People are tired of and also becoming savvy to the fact they are being 'sold' to. A lot of the laws break down these tactics and highlight the ever changing face of marketing and sales.
There has been a revolution in the world of marketing taking place, lead by the likes of Seth Godin and Bernadette Jiwa on how to build brands, no matter how big or small, that consumers are welcoming in to their hearts and homes and this book is a great accompaniment to those authors and their ideas.

The 22 laws is in many ways superb, but it could be criticised on three counts
First, it seems quite opinionated. Who is Ries to say that things are this way and not another way? Interestingly, basic books on marketing will cut the cake both ways, saying 'you can do this, or you can do that...'. Top marketing books, though, written by the gurus that people in the know want to hear from, are much more in agreement. What Ries is saying may not be original, but it fairly represents the balance of opinion at the top table.
Second, the book is quite dated. It was written in 1994, and, in many ways, we're in a different world now.
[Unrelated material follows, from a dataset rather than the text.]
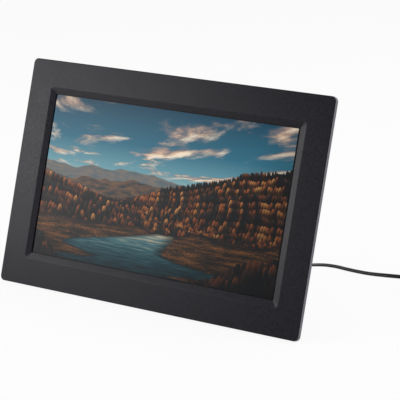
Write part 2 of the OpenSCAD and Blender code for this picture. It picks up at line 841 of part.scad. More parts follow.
// Flat cable from the key board to the main board
key_link_drop = 27;
key_link_z = key_mid_z - key_link_drop;
key_link_w = 8;
key_link_seat = 8;
key_link_flat = 6;
module key_cable() color("#d8d5c8") placed() {
    end = board_half - key_link_seat;
    path = [
        [key_x - key_pcb_w / 2 + 3, key_pcb_y], [hump_half + key_link_flat, key_pcb_y],
        [end + key_link_flat, board_y], [end, board_y]
    ];
    translate([0, 0, key_link_z]) linear_extrude(key_link_w) polygon(concat(
        path, [for (i = [len(path) - 1:-1:0]) path[i] - [0, link_t]]
    ));
}

// One key: a cap through the cover, a flange that holds it in and a nub over its switch
module key(i) placed() translate([key_x, 0, key_height(i)]) {
    plate(key_flange_y, key_flange)
        round_rect(key_w + 2.4, min(key_h + 2.4, key_pitch - 1), 1);
    plate(key_flange_y + key_flange, cover_y + key_out - key_flange_y - key_flange)
        round_rect(key_w, key_h, 1);
    rod([0, 0], key_flange_y - key_nub, key_nub, 1.5);
}

// ---------------------------------------------------------------- sound

module speaker(s) placed() translate([s * speaker_x, 0, speaker_z]) {
    difference() {
        plate(cover_in - speaker_t, speaker_t) round_rect(speaker_w, speaker_h, 4);
        plate(cover_in - 1, 2) round_rect(speaker_w - 3, speaker_h - 3, 3);
    }
    rod([0, 0], cover_in - speaker_t - magnet_t, magnet_t, magnet_r);
}

module left_speaker() color("#202022") speaker(-1);

module right_speaker() color("#202022") speaker(1);

module speaker_leads() color("#a02020") placed() {
    y = cover_in - speaker_t + 2 * wire_r;
    end = speaker_x - speaker_w / 2;
    for (s = [-1, 1], d = [-wire_gap, wire_gap]) {
        z = wire_z + d;
        cross_rod(s > 0 ? wire_x : -end, y, z, end - wire_x, wire_r);
        translate([s * wire_x, y, z]) sphere(r = wire_r);
        rod([s * wire_x, z], y, board_y - plug_t - y, wire_r);
    }
}

// ---------------------------------------------------------------- wall hangers

function hanger_screw_points(s) = [
    for (d = [-1, 1]) [s * hanger_x + d * (hanger_w / 2 - 2.5), hanger_mid]
];

module hanger_plates() color("#c2c4c7") placed() for (s = [-1, 1]) difference() {
    translate([s * hanger_x, 0, hanger_mid])
        plate(cover_in - hanger_t, hanger_t) round_rect(hanger_w, hanger_h, 2);
    translate([s * hanger_x, 0, hanger_z])
        plate(cover_in - hanger_t - 1, hanger_t + 2) keyhole(entry_r, slot_w, slot_len);
    for (p = hanger_screw_points(s))
        rod(p, cover_in - hanger_t - 1, hanger_t + 2, small_screw[0] + screw_gap);
}

module hanger_screws() color("#9b9da0") placed() for (s = [-1, 1], p = hanger_screw_points(s))
    screw_back(p, cover_in - hanger_t, small_screw, hanger_t + 1);

// ---------------------------------------------------------------- stand

// Feet between the cover's lower slanted edge and the standing surface
function hip_z(y) = cover_low + (y - rim_d) * hip_slope;
module rubber_feet() color("#151515") placed() for (s = [-1, 1])
    bar(s * foot_x - foot_w / 2, foot_w) polygon([
        [foot_front, floor_z(foot_front)], [foot_back, floor_z(foot_back)],
        [foot_back, hip_z(foot_back)], [foot_front, hip_z(foot_front)]
    ]);

module stand_leg() color("#29292b") in_leg() difference() {
    mid = (leg_end - shoulder) / 2;
    length = -shoulder - leg_end;
    rim = 2.5;
    union() {
        difference() {
            translate([0, 0, mid]) plate(leg_front, leg_t) round_rect(leg_w, length, 1.5);
            for (s = [-1, 1]) translate([0, 0, mid + s * (length / 4 - rim / 4)])
                plate(leg_front - 1, 1 + leg_t - 2)
                    round_rect(leg_w - 2 * rim, length / 2 - 1.5 * rim, 2);
        }
        block([-barrel_half, leg_front, -shoulder - 2], [barrel_half, leg_back, 0]);
        block([-barrel_half, -heel_front, 0], [barrel_half, heel_front, heel_h]);
        cross_rod(-barrel_half, 0, 0, 2 * barrel_half, barrel_r);
    }
    cross_rod(-barrel_half - 1, 0, 0, 2 * barrel_half + 2, pin_r + pin_gap);
}

module leg_pad() color("#151515") in_leg() bar(-leg_w / 2, leg_w) polygon([
    [leg_front, leg_end], [leg_front, leg_floor(leg_front)],
    [leg_back, leg_floor(leg_back)], [leg_back, leg_end]
]);

module stand_pin() color("#c9cbcd") placed()
    cross_rod(-pin_half, hinge_y, hinge_z, 2 * pin_half, pin_r);

module friction_washers() color("#d9dbdd") placed()
    for (x = [-lug_in, lug_in - washer_t]) difference() {
        cross_rod(x, hinge_y, hinge_z, washer_t, barrel_r - 0.2);
        cross_rod(x - 1, hinge_y, hinge_z, washer_t + 2, pin_r + pin_gap);
    }

// ---------------------------------------------------------------- power lead

module plug_barrel() color("#d0d2d4") placed() {
    x = -grip_x;
    difference() {
        cross_rod(x, jack_y, jack_z, plug_len, plug_r);
        cross_rod(x + 1, jack_y, jack_z, plug_len, jack_pin_r + 0.1);
    }
}

module plug_grip() color("#1a1a1b") placed()
    cross_rod(-grip_x - grip_len, jack_y, jack_z, grip_len, grip_r);

module plug_relief() color("#1a1a1b") placed()
    translate([-relief_end_x, jack_y, jack_z]) rotate([0, 90, 0])
        cylinder(h = relief_len, r1 = lead_w / 2 + 0.5, r2 = grip_r - 0.6);

// A smooth curve through a route's points
function route_point(p, i) = i < 0 ? 2 * p[0] - p[1]
    : i >= len(p) ? 2 * p[len(p) - 1] - p[len(p) - 2] : p[i];
function between(a, b, c, d, u) = 0.5 * (2 * b + (c - a) * u
    + (2 * a - 5 * b + 4 * c - d) * u * u + (3 * b - a - 3 * c + d) * u * u * u);
function smooth(p) = concat(
    [for (i = [0:len(p) - 2], k = [0:rings_per_step - 1]) between(
        route_point(p, i - 1), p[i], p[i + 1], route_point(p, i + 2), k / rings_per_step)],
    [p[len(p) - 1]]
);
function unit(v) = v / norm(v);
function heading(line, i) = i == 0 ? line[1] - line[0]
    : i == len(line) - 1 ? line[i] - line[i - 1] : line[i + 1] - line[i - 1];

// A flat tube along a route, its wide side level but for the turns, each [X, angle]
module lead(route, turns = [[0, 0]]) {
    line = smooth(route);
    count = len(line);
    points = [for (i = [0:count - 1])
        let (
            along = unit(i % rings_per_step > 0 ? heading(line, i) : heading(route, i / rings_per_step)),
            level = unit(cross(along, [0, 0, 1])),
            turn = lookup(line[i].x, turns),
            across = level * cos(turn) - cross(level, along) * sin(turn),
            up = cross(across, along)
        )
        for (k = [0:lead_sides - 1]) line[i]
            + across * cos(360 * k / lead_sides) * lead_w / 2
            + up * sin(360 * k / lead_sides) * lead_t / 2
    ];
    sides = [for (i = [0:count - 2], k = [0:lead_sides - 1])
        let (a = i * lead_sides, n = (k + 1) % lead_sides)
        [a + k, a + n, a + lead_sides + n, a + lead_sides + k]
    ];
    near = [for (k = [0:lead_sides - 1]) lead_sides - 1 - k];
    far = [for (k = [0:lead_sides - 1]) (count - 1) * lead_sides + k];
    polyhedron(points, concat([near], sides, [far]), convexity = 10);
}

module cord_run() color("#141414") lead(run_route, run_turns);

module cord_tail() color("#141414") lead(tail_route);

module cord_coil() color("#141414") translate([coil_x, coil_y, coil_low])
    rotate_extrude() translate([coil_r, coil_h / 2]) round_rect(2 * coil_half_w, coil_h, 0.9);

module coil_tie() color("#3c3c3e") translate([coil_x - coil_r, coil_y, coil_low + coil_h / 2]) {
    tie_t = 0.4;
    tie_w = 6;
    side_gap = 0.5;
    rotate([90, 0, 0]) translate([0, 0, -tie_w / 2]) linear_extrude(tie_w) ring_rect(
        2 * (coil_half_w + side_gap + tie_t), coil_h + 2 * tie_t,
        2 * (coil_half_w + side_gap), coil_h
    );
}

// ---------------------------------------------------------------- wall adapter

module adapter_relief() color("#1a1a1b")
    translate([adapter_x, adapter_y + adapter_l / 2, relief_z]) rotate([-90, 0, 0])
        cylinder(h = adapter_relief_len, r1 = 3.6, r2 = lead_w / 2 + 0.4);

// One half of the adapter's housing, hollow from low to high
module adapter_shell(low, high, inner_low, inner_high) difference() {
    translate([adapter_x, adapter_y, low])
        linear_extrude(high - low) round_rect(adapter_w, adapter_l, 3);
    translate([adapter_x, adapter_y, inner_low]) linear_extrude(inner_high - inner_low)
        round_rect(adapter_w - 2 * adapter_wall, adapter_l - 2 * adapter_wall, 3 - adapter_wall);
    for (s = [-1, 1]) translate([adapter_x + s * mains_pitch / 2, adapter_y, pin_z])
        rotate([90, 0, 0]) cylinder(h = adapter_l, r = pin_neck_r + screw_gap);
}

module adapter_base() color("#1f1f21")
    adapter_shell(0, adapter_split, adapter_wall, adapter_split + 1);

module adapter_lid() color("#1f1f21")
    adapter_shell(adapter_split, adapter_t, adapter_split - 1, adapter_t - adapter_wall);

module adapter_board() color("#8a6a3a") {
    low = adapter_wall;
    block(
        [adapter_x - adapter_w / 2 + 3, adapter_y - adapter_l / 2 + 9, low],
        [adapter_x + adapter_w / 2 - 3, adapter_y + adapter_l / 2 - 4, low + board_t]
    );
    translate([adapter_x, adapter_y + 2, low + board_t]) linear_extrude(12)
        square([16, 15], center = true);
    for (x = [-6, 5]) translate([adapter_x + x, adapter_y + 17, low + board_t])
        cylinder(h = 11, r = 4);
}

// Round mains pins, each with a thinner neck through the housing's end wall
module adapter_pins() color("#d3d5d7") for (s = [-1, 1])
    translate([adapter_x + s * mains_pitch / 2, adapter_y - adapter_l / 2, pin_z]) {
        rotate([90, 0, 0]) cylinder(h = mains_len, r = mains_r);
        rotate([-90, 0, 0]) cylinder(h = pin_neck, r = pin_neck_r);
    }

// ---------------------------------------------------------------- drawing

module power_key() color("#3b3b3e") key(0);
module menu_key() color("#3b3b3e") key(1);
module up_key() color("#3b3b3e") key(2);
module down_key() color("#3b3b3e") key(3);
module left_key() color("#3b3b3e") key(4);
module right_key() color("#3b3b3e") key(5);
module enter_key() color("#3b3b3e") key(6);

front_bezel();
screen_gasket();
front_polarizer();
lcd_cell();
diffuser_films();
light_guide();
reflector_sheet();
backlight_tray();
led_strip();
lcd_flex();
driver_board();
display_cable();
lcd_brackets();
lcd_screws();
rear_cover();
cover_screws();
main_board();
board_parts();
coin_cell();
board_screws();
power_jack();
card_socket();
usb_socket();
key_board();
key_switches();
key_board_screws();
key_cable();
power_key();
menu_key();
up_key();
down_key();
left_key();
right_key();
enter_key();
left_speaker();
right_speaker();
speaker_leads();
hanger_plates();
hanger_screws();
rubber_feet();
stand_leg();
leg_pad();
stand_pin();
friction_washers();
plug_barrel();
plug_grip();
plug_relief();
cord_run();
cord_coil();
cord_tail();
coil_tie();
adapter_relief();
adapter_base();
adapter_lid();
adapter_board();
adapter_pins();
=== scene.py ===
import json
from math import copysign, cos, hypot, pi, radians, sin

import bmesh
import bpy
from mathutils import Matrix, Vector


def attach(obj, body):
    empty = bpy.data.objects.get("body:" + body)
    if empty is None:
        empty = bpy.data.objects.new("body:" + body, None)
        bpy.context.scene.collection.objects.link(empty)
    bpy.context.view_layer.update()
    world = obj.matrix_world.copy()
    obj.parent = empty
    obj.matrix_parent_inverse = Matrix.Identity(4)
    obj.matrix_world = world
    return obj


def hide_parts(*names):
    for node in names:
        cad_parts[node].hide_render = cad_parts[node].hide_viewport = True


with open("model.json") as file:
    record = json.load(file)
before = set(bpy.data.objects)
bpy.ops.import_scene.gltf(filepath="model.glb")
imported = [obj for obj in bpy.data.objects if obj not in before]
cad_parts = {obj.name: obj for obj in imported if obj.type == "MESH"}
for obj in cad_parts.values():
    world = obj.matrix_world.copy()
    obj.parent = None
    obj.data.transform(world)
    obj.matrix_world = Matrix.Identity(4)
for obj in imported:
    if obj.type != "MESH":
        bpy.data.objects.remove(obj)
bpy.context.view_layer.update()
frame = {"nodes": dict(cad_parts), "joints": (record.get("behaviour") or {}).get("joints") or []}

# ---- camera


def new_object(name, data):
    made = bpy.data.objects.new(name, data)
    bpy.context.scene.collection.objects.link(made)
    return made


def aim(seer, place, target):
    """Puts a camera or a lamp at a place and turns it to a target."""
    seer.location = place
    seer.rotation_mode = "QUATERNION"
    seer.rotation_quaternion = (Vector(target) - Vector(place)).to_track_quat("-Z", "Y")


CAMERA_TARGET = Vector((0.0537, -0.04491, 0.0945))
CAMERA_AZIMUTH = radians(33.9)
CAMERA_HEIGHT = radians(14.7)
CAMERA_DISTANCE = 1.3921
CAMERA_LENS = 172.04


def add_camera():
    data = bpy.data.cameras.new("camera")
    data.lens, data.sensor_width = CAMERA_LENS, 36
    data.clip_start, data.clip_end = 0.05, 20
    camera = new_object("camera", data)
    back = Vector((
        sin(CAMERA_AZIMUTH) * cos(CAMERA_HEIGHT),
        -cos(CAMERA_AZIMUTH) * cos(CAMERA_HEIGHT),
        sin(CAMERA_HEIGHT),
    ))
    aim(camera, CAMERA_TARGET + back * CAMERA_DISTANCE, CAMERA_TARGET)
    bpy.context.scene.camera = camera


add_camera()

# ---- places and sizes

MM = 0.001

# The device is drawn upright, in millimetres: X to the right, Y to the back from the front
# face, Z up from the lower edge. LEAN leans it back to where it stands. The lead and the
# adapter are drawn where they lie, and FLAT only brings them to metres.
JOINTS = {joint["name"]: joint for joint in frame["joints"]}
BACK = -Vector(JOINTS["power_key_press"]["axis"])
UP = Vector((0, -BACK.z, BACK.y))
HINGE_Y, HINGE_Z = 22.9, 108
LEAN = Matrix((
    (MM, 0, 0, 0),
    (0, BACK.y * MM, UP.y * MM, 0),
    (0, BACK.z * MM, UP.z * MM, 0),
    (0, 0, 0, 1),
))
LEAN.translation = Vector(JOINTS["leg_hinge"]["pos_m"]) - LEAN @ Vector((0, HINGE_Y, HINGE_Z))
FLAT = Matrix.Diagonal((MM, MM, MM, 1))
# Drawn as seen from behind: X to the left, Y up, Z out of the back
FROM_BEHIND = Matrix(((-1, 0, 0, 0), (0, 0, 1, 0), (0, 1, 0, 0), (0, 0, 0, 1)))


def at(x, y, z, turn=0, axis="X"):
    """A place, turned by so many degrees about an axis."""
    return Matrix.Translation((x, y, z)) @ Matrix.Rotation(radians(turn), 4, axis)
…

On the other hand, this is no bad thing: you can look at the brands that Ries said would not prosper unless they changed their marketing, and compare them with what did prosper. Eight times out of ten Ries was right. The other two times fit perfectly with his law of unpredictability.
Third, the book is actually pretty much the same as the 22 Immutable Laws of Branding, by the same author. I've got both books, and I don't begrudge Al Ries the money. The emphasis is a little different, and the one reinforces the other.
Ultimately, marketing is about distilling a distinctive promise to the consumer and then promoting it aggressively. This book is mainly about the distinctive promise and its distillation. It talks about the kinds of campaigns that this leads to, but it isn't a how-to book for doing your first city-wide outdoor advertising campaign. There are lots of other books out there that do that -- but, be warned: many of them fall into the frequent traps that Ries warns us about.
For my money, this is a book well worth heeding.